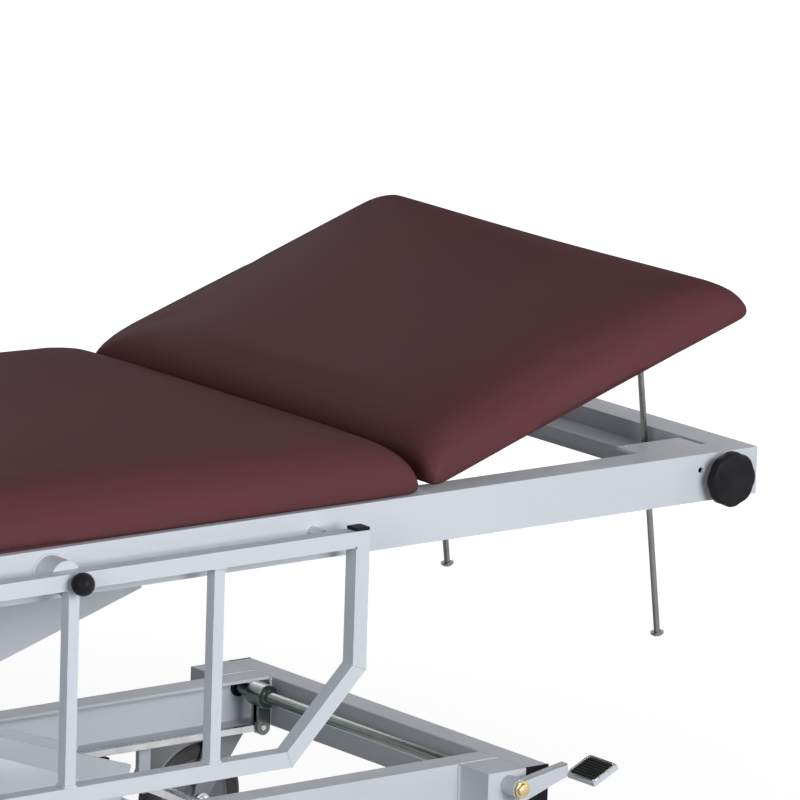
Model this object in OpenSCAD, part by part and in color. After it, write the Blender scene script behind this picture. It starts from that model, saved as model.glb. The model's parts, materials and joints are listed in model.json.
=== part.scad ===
// Patient transport stretcher: two mattress sections on a deck frame,
// carried by a foot-pumped scissor lift on a base with four swivel castors.
// The origin is on the floor under the middle of the deck, +X points to the head end.

/* [Deck frame] */
// Overall length of the deck frame
deck_len = 2150; // [1900:10:2300]
// Overall width of the deck frame
deck_w = 720; // [660:10:800]
// Height of the deck rails' top face above the floor
rail_top = 620; // [600:5:680]
// Height of the rectangular deck rails
rail_h = 60; // [54:2:70]
// Width of the rectangular deck rails
rail_w = 45; // [36:1:50]
// Wall of the deck tubes
tube_wall = 2.5; // [2:0.5:4]
// Width of the cross tubes under the mattress
bearer_w = 40; // [30:2:50]

/* [Mattress] */
// Height of a mattress section above the rails, at its edge
pad_h = 63; // [52:1:80]
// How far the middle of the mattress stands above its edge
pad_crown = 11; // [3:1:14]
// How far the rounded edge reaches in from the side
pad_edge = 50; // [40:1:60]
// Corner radius of a mattress section seen from above
pad_corner = 54; // [30:2:80]
// How far the sides pull in between the corners
pad_draw = 4; // [1:1:8]
// How far the mattress stands out past the rails on each side
pad_over = 3; // [0:1:8]
// Thickness of the plywood boards
board_t = 12; // [9:1:18]
// Room between the hinge line and the end of each mattress section
pad_gap = 6; // [6:1:16]

/* [Backrest] */
// Distance of the backrest hinge from the head end of the deck
hinge_from_head = 517; // [450:1:650]
// Length of the backrest from its hinge line to its tip
back_len = 529; // [450:1:650]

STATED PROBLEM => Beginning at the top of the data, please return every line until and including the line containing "pad_gap = 6; // [6:1:16]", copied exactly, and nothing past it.

RESPONSE =>
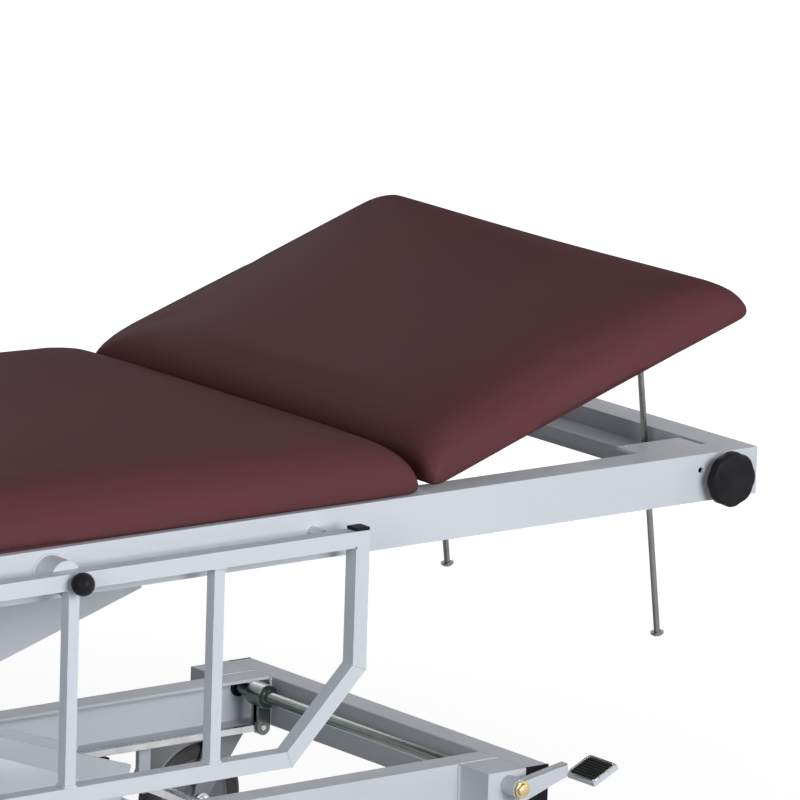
Model this object in OpenSCAD, part by part and in color. After it, write the Blender scene script behind this picture. It starts from that model, saved as model.glb. The model's parts, materials and joints are listed in model.json.
=== part.scad ===
// Patient transport stretcher: two mattress sections on a deck frame,
// carried by a foot-pumped scissor lift on a base with four swivel castors.
// The origin is on the floor under the middle of the deck, +X points to the head end.

/* [Deck frame] */
// Overall length of the deck frame
deck_len = 2150; // [1900:10:2300]
// Overall width of the deck frame
deck_w = 720; // [660:10:800]
// Height of the deck rails' top face above the floor
rail_top = 620; // [600:5:680]
// Height of the rectangular deck rails
rail_h = 60; // [54:2:70]
// Width of the rectangular deck rails
rail_w = 45; // [36:1:50]
// Wall of the deck tubes
tube_wall = 2.5; // [2:0.5:4]
// Width of the cross tubes under the mattress
bearer_w = 40; // [30:2:50]

/* [Mattress] */
// Height of a mattress section above the rails, at its edge
pad_h = 63; // [52:1:80]
// How far the middle of the mattress stands above its edge
pad_crown = 11; // [3:1:14]
// How far the rounded edge reaches in from the side
pad_edge = 50; // [40:1:60]
// Corner radius of a mattress section seen from above
pad_corner = 54; // [30:2:80]
// How far the sides pull in between the corners
pad_draw = 4; // [1:1:8]
// How far the mattress stands out past the rails on each side
pad_over = 3; // [0:1:8]
// Thickness of the plywood boards
board_t = 12; // [9:1:18]
// Room between the hinge line and the end of each mattress section
pad_gap = 6; // [6:1:16]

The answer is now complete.